Cloudflare outage on July 17, 2020

Cloudflare · Cloudflare backbone network

2020-07-17 config-change security

On July 17, 2020, Cloudflare experienced a 27-minute outage affecting its backbone network and various services globally. The incident began at 21:12 UTC when a configuration change was made on a router in Atlanta. Service was largely restored by 21:39 UTC after the Atlanta router was disabled, with full recovery, including logs and metrics, achieved by 22:10 UTC.

The root cause was a configuration error introduced by a network engineer while attempting to alleviate congestion on a backbone link between Newark and Chicago. Instead of removing specific Atlanta routes, a single line change inadvertently caused all BGP routes to be leaked into the backbone with a higher local-preference (200) than local server routes (100).

This misconfiguration instructed the Atlanta router to send all its BGP routes to other backbone routers.
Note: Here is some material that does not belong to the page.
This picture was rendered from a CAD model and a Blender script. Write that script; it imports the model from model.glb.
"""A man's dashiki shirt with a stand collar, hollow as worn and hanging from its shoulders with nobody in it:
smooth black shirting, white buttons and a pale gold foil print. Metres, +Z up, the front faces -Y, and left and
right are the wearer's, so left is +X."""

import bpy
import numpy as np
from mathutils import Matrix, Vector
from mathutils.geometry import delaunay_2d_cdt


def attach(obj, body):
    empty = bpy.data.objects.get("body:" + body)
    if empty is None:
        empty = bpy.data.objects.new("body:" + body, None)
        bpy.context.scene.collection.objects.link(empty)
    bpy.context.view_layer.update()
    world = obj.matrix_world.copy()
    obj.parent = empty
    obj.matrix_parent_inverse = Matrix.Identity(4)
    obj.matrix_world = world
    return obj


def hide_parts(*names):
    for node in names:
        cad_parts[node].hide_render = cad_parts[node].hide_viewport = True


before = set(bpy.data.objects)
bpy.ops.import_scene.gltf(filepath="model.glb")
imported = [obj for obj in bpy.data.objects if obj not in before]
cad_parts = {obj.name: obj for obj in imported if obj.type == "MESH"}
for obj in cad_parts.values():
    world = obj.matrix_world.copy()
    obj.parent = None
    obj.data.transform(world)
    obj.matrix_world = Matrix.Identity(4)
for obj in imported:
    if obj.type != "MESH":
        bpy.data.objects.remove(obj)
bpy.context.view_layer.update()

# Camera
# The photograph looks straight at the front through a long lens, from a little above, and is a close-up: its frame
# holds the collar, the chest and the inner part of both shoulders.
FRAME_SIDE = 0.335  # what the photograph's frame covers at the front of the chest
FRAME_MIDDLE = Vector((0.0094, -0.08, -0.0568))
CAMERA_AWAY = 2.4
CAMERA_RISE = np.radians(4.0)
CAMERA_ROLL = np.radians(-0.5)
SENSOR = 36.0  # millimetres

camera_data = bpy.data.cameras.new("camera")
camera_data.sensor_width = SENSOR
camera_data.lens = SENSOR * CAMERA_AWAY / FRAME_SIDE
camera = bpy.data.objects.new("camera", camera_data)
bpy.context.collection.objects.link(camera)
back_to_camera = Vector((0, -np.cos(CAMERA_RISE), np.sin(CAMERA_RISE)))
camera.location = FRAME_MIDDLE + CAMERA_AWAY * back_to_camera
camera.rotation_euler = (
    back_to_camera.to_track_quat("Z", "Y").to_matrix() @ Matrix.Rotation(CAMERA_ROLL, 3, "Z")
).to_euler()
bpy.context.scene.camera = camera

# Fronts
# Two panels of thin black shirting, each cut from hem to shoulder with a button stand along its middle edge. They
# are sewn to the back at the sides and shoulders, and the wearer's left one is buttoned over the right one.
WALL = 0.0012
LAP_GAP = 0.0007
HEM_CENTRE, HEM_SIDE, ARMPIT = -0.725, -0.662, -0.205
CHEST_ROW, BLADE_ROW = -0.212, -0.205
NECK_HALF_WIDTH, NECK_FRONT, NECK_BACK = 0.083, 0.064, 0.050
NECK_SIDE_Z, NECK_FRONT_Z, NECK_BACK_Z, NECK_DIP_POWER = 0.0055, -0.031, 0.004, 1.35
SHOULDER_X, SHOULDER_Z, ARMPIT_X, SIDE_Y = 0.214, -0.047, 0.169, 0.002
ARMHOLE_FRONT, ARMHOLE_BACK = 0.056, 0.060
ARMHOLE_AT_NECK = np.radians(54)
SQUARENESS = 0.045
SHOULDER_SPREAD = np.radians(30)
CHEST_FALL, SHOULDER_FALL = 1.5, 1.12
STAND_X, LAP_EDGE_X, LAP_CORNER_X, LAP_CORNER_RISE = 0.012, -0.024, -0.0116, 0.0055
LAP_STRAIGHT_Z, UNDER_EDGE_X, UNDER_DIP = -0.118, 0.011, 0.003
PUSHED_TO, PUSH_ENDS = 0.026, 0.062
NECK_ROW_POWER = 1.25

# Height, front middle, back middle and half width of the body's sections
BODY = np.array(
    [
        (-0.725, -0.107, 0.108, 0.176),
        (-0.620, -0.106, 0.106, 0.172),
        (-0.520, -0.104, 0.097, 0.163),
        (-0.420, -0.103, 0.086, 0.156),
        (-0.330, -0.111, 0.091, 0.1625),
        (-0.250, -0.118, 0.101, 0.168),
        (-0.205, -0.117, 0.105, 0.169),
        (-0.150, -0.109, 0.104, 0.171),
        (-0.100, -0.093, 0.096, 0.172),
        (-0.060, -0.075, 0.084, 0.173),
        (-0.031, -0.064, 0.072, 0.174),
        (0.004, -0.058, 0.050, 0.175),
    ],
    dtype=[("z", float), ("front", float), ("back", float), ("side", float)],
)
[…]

Due to the higher local-preference, all traffic intended for local compute nodes was redirected to Atlanta, rapidly overwhelming the Atlanta router and causing Cloudflare network locations connected to the backbone to fail.

The outage caused traffic to drop by approximately 50% across Cloudflare’s network. Numerous data centers in North America (e.g., San Jose, Dallas, Chicago, Atlanta), Europe (e.g., London, Amsterdam, Frankfurt), and South America (e.g., São Paulo) were affected, leading to service disruption for customers in these regions.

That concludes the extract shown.